What are the pros/cons from a performance/indexing/data management perspective of creating a one-to-one relationship between tables using the primary key on the child as foreign key, versus a pure surrogate primary key on the child? The first approach seems to reduce redundancy and nicely constrains the one-to-one implicitly, while the second approach seems to be favored by DBAs, even though it creates a second index:
create table parent (
id integer primary key,
data varchar(50)
)
create table child (
id integer primary key references parent(id),
data varchar(50)
)
pure surrogate key:
create table parent (
id integer primary key,
data varchar(50)
)
create table child (
id integer primary key,
parent_id integer unique references parent(id),
data varchar(50)
)
the platforms of interest here are Postgresql, Microsoft SQL Server.
Edit:
So here is the basic idea from an actual DBA. The main concern is index fragmentation on the child table.

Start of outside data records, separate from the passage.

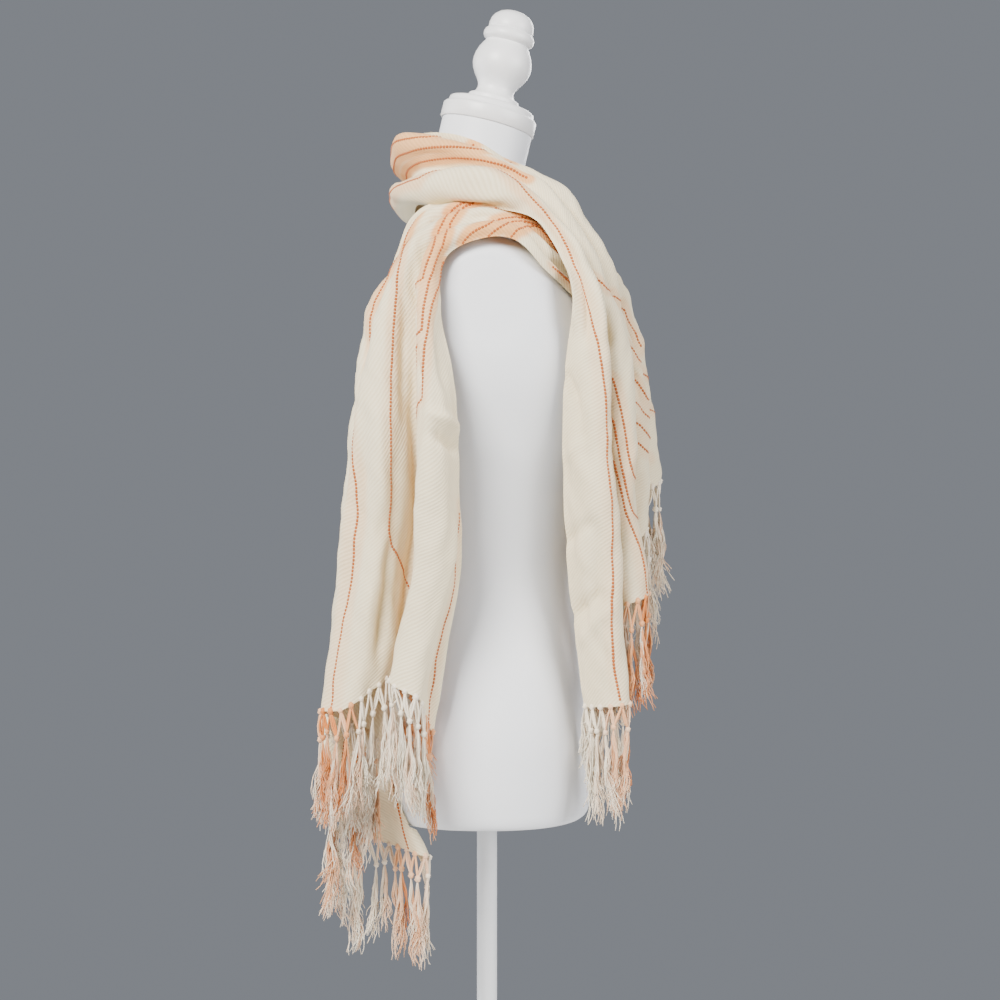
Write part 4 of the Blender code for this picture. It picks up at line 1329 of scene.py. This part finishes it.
    def lower_knots(self, roots: Array, half: Array) -> Array:
        """Place the second row of knots, each below the gap between two knots of the hem.

        Args:
            roots: the knots of the hem.
            half: the shares of the width midway between them.

        Returns:
            The knots' centres in millimetres.
        """
        middle = (self.hem_points(half) + roots[1:] / 2 + roots[:-1] / 2) / 2
        drop = self.second_row * self.draw.uniform(*self.SECOND_ROW, len(half))
        aside = self.draw.normal(0.0, self.second_row_aside, (len(half), 2))
        return self.path.torso.clear(middle - np.column_stack([aside, drop]), self.off_form)

    def dye_of(self, shares: Array) -> Array:
        """Work out how strongly yarn at the hem is dyed: the stripes that end there colour it.

        Args:
            shares: shares of the width.

        Returns:
            The dye at each of them, from 0 to 1.
        """
        ground = np.zeros(len(shares))
        for aside, strength in self.DYE_PLACES:
            beside = np.clip(shares + aside, 0.0, 1.0)
            found = self.path.sample(self.path.dye, self.path.hem_rows(self.end, beside), beside)
            ground = np.maximum(ground, strength * found)
        taken = self.draw.uniform(*self.DYE_TAKEN, len(shares))
        return np.clip(self.least_dye + ground * taken, 0.0, 1.0)

    def knots(self, centres: Array, dye: Array) -> tuple[Array, list, Array]:
        """Small wrapped knots, each a ball with a few turns.

        Args:
            centres: where they are.
            dye: the dye of each.

        Returns:
            Points, faces and the dye of each point.
        """
        around, rings = self.knot_sides, self.knot_rings
        ball = around * rings
        points, faces = [], []
        for number, centre in enumerate(centres):
            size = self.knot_size * self.draw.uniform(*self.KNOT_SIZES)
            start = number * (ball + 2)
            for ring in range(rings):
                tilt = math.pi * (ring + 1) / (rings + 1)
                for side in range(around):
                    turn = 2 * math.pi * side / around
                    wrap = 1 + self.knot_wrap * math.sin(2 * self.knot_turns * tilt + turn)
                    reach = size * math.sin(tilt) * wrap
                    points.append(centre + (reach * math.cos(turn), reach * math.sin(turn),
                                            size * self.knot_height * math.cos(tilt)))
            tip = (0, 0, size * self.knot_tip)
            points += [centre + tip, np.subtract(centre, tip)]
            last = start + ball - around
            for side in range(around):
                after = (side + 1) % around
                faces.append((start + side, start + after, start + ball))
                faces.append((last + after, last + side, start + ball + 1))
                for a in range(start, last, around):
                    b = a + around
                    faces.append((a + side, b + side, b + after, a + after))
        return np.array(points), faces, np.repeat(dye, ball + 2)

    def tubes(self, lines: Array, radii: Array, sides: int, dye: Array) -> tuple[Array, list, Array]:
        """Thin closed tubes along many lines at once.

        Args:
            lines: points of each line, as lines by steps by 3.
            radii: the radius at each step.
            sides: how many sides a tube has.
            dye: the dye of each line.

        Returns:
            Points, faces and the dye of each point.
        """
        tangent = unit(np.gradient(lines, axis=1))
        # Any way that no line runs in will do to start the first side from.
        first = unit(np.cross(tangent, np.array([0.83, 0.52, 0.2])))
        second = np.cross(tangent, first)
        count, steps = lines.shape[:2]
        rings = [
            lines + (first * math.cos(angle) + second * math.sin(angle)) * radii[None, :, None]
            for angle in np.linspace(0, 2 * math.pi, sides, endpoint=False)
        ]
        index = np.arange(count * steps * sides).reshape(count, steps, sides)
        faces = band_faces(index) + index[:, 0, ::-1].tolist() + index[:, -1].tolist()
        return np.stack(rings, 2).reshape(-1, 3), faces, np.repeat(dye, steps * sides)

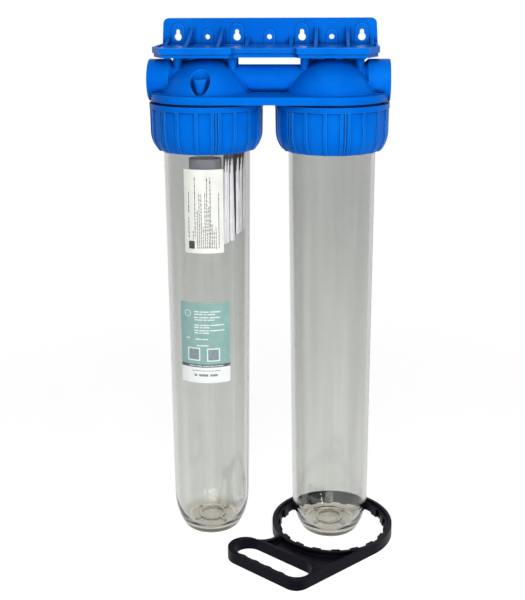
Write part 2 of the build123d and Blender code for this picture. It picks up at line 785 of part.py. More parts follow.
# Rolled part of the leaflet, one spiral strip
with BuildPart() as roll:
    roll_center_r = bowl_outer_r(roll_bottom) - bowl_wall - 2 * leaflet_gap - leaflet_thickness - roll_r
    with BuildSketch(level_plane(roll_bottom, left_x + roll_x, axis_y - roll_center_r)):
        with BuildLine():
            turns = []
            for index in range(roll_turns * roll_points_per_turn + 1):
                turn_angle = math.tau * index / roll_points_per_turn
                turn_r = roll_r - roll_thickness / 2 - roll_turn_pitch * index / roll_points_per_turn
                wide_r = turn_r + roll_half_width - roll_r
                turns.append((wide_r * math.sin(turn_angle), -turn_r * math.cos(turn_angle)))
            Spline(*turns)
        trace(line_width=roll_thickness)
    extrude(amount=roll_top - roll_bottom)
save(roll.part, "leaflet_roll")

# Wrench that turns the ring nuts
grip_angle = math.radians(wrench_angle)
wrench_plane = Plane(origin=(right_x + wrench_x, axis_y - wrench_y, level(0)),
                     x_dir=(math.cos(grip_angle), math.sin(grip_angle), 0), z_dir=(0, 0, 1))
slot_end_r = (grip_slot_far - grip_slot_near) / 2
arm_angle = math.atan2(arm_corner_v, grip_front) + math.acos(wrench_r / math.hypot(grip_front, arm_corner_v))
arm_tangent = (wrench_r * math.cos(arm_angle), wrench_r * math.sin(arm_angle))
slot_middle = (grip_slot_far + grip_slot_near) / 2
with BuildSketch(wrench_plane) as wrench_outline:
    with BuildLine():
        arm = Line(arm_tangent, (grip_front, arm_corner_v))
        front = Line(arm @ 1, (grip_front, -grip_end_v))
        across = Line(front @ 1, (neck_grip_u, -grip_end_v))
        neck = ThreePointArc(across @ 1, (neck_middle_u, -neck_middle_v), (neck_ring_u, -neck_ring_v))
        Polyline(neck @ 1, (0, 0), arm @ 0)
    make_face()
    corner = wrench_outline.vertices().sort_by(lambda v: (wrench_plane.to_local_coords(v)).X)[-2:]
    fillet(corner.sort_by(lambda v: (wrench_plane.to_local_coords(v)).Y)[-1], grip_corner_r)
    with Locations((grip_front - grip_end_r, -grip_end_v)):
        Circle(grip_end_r)
    Circle(wrench_r)
with BuildPart() as wrench:
    add(wrench_outline.sketch)
    extrude(amount=wrench_height)
    with BuildSketch(wrench_plane):
        Circle(wrench_root_r)
        tooth_reach = wrench_root_r - wrench_tooth_r
        with PolarLocations(wrench_root_r - tooth_reach / 2, rib_count):
            Rectangle(2 * tooth_reach, tooth_width, mode=Mode.SUBTRACT)
        Circle(wrench_tooth_r)
    extrude(amount=wrench_height, mode=Mode.SUBTRACT)
    # Stepped mouth above the teeth
    with BuildSketch(wrench_plane.offset(wrench_height - tooth_drop)):
        Circle(wrench_r - ring_edge)
    extrude(amount=tooth_drop, mode=Mode.SUBTRACT)
    with BuildSketch(wrench_plane):
        with Locations(Location((slot_middle, grip_slot_offset), quarter_turn)):
            SlotOverall(grip_slot_length, 2 * slot_end_r)
        with Locations((grip_slot_far + grip_bump_r - grip_bump_rise, grip_slot_offset)):
            with GridLocations(0, grip_bump_pitch, 1, grip_bump_count):
                Circle(grip_bump_r, mode=Mode.SUBTRACT)
    extrude(amount=wrench_height, mode=Mode.SUBTRACT)
    # Recess that leaves a thin web between the ring and the grip
    with BuildSketch(wrench_plane.offset(web_floor)):
        add(wrench_outline.sketch_local)
        offset(amount=-web_rim, mode=Mode.REPLACE)
        Circle(wrench_r, mode=Mode.SUBTRACT)
        with Locations((slot_middle - slot_end_r - web_rim + wrench_r, 0)):
            Rectangle(2 * wrench_r, 2 * (wrench_r + grip_front), mode=Mode.SUBTRACT)
    extrude(amount=wrench_height - web_floor, mode=Mode.SUBTRACT)
save(wrench.part, "bowl_wrench")
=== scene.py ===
# %% [markdown]
# # Twin water filter housing
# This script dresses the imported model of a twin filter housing: a blue head with two screw-on clear
# bowls, a wall bracket, brass port threads, a printed label, a leaflet packed in one bowl and a loose
# bowl wrench. Each step says what the piece is on the real object, how its surface was made and why
# it is made this way here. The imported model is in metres, so `mm` turns a size in millimetres into
# metres.

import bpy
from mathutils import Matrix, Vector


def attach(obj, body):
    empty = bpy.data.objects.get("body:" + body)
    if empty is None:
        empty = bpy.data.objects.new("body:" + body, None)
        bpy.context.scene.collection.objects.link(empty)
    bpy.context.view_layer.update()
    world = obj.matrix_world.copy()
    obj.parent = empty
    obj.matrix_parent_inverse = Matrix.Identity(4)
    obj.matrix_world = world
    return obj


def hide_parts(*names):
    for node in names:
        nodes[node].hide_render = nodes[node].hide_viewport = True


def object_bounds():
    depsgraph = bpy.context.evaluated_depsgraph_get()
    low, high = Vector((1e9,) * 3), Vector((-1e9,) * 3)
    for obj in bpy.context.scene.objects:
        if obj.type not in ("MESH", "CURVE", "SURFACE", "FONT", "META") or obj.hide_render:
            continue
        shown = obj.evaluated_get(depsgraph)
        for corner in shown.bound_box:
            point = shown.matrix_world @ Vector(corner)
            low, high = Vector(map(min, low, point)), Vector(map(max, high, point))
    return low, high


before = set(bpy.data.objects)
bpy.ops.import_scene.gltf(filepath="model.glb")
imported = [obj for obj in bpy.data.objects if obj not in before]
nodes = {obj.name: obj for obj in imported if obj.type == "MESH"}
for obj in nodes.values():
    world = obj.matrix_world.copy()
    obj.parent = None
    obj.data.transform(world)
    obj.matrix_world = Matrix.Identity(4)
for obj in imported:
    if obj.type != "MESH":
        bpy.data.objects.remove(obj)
cad_box = [list(corner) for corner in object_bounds()]

import math
import random

import bmesh
import bpy
from mathutils import Matrix, Vector

mm = 0.001
print("nodes:", len(nodes), "box:", [[round(v, 4) for v in corner] for corner in cad_box])

# %% [markdown]
# ## Colours, nodes and scales
# Screen colours are written as hex values, but Blender's sockets expect linear light, so one
# function turns every colour in the file. A second one adds a shader node, sets its values and joins
# its inputs, so each material reads as a short list of what it is made of. A third one turns a real
# feature size into a noise scale: noise repeats about once per unit, so its scale is one over the
# size.

# %% Three helpers
def linear(hex_colour):
    """Linear RGBA of an sRGB hex colour."""
    channels = [int(hex_colour[i:i + 2], 16) / 255 for i in (1, 3, 5)]
    return [c / 12.92 if c <= 0.04045 else ((c + 0.055) / 1.055) ** 2.4 for c in channels] + [1.0]


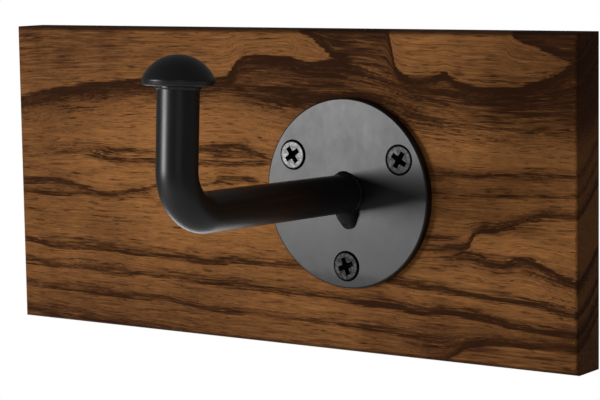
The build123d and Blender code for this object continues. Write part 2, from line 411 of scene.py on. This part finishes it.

Suppose records with primary keys 1-1000000 are inserted into the parent table, nothing in the child table. Later, ad-hoc operations begin to populate the child table with rows that correspond to those in the parent table, but in a random order. The concern is that this will cause page splits on inserts, cause index fragmentation, and cause the "swiss cheese" effect for deletes. I will admit that these are not terms I am deeply familiar with, and when googling for them, the hits seem to be all Microsoft SQL server related. Are these MS-specific concerns (i.e., does PG's ANALYZE and such mitigate the issue on PG)? If so then this is yet another reason to use a database like Postgresql.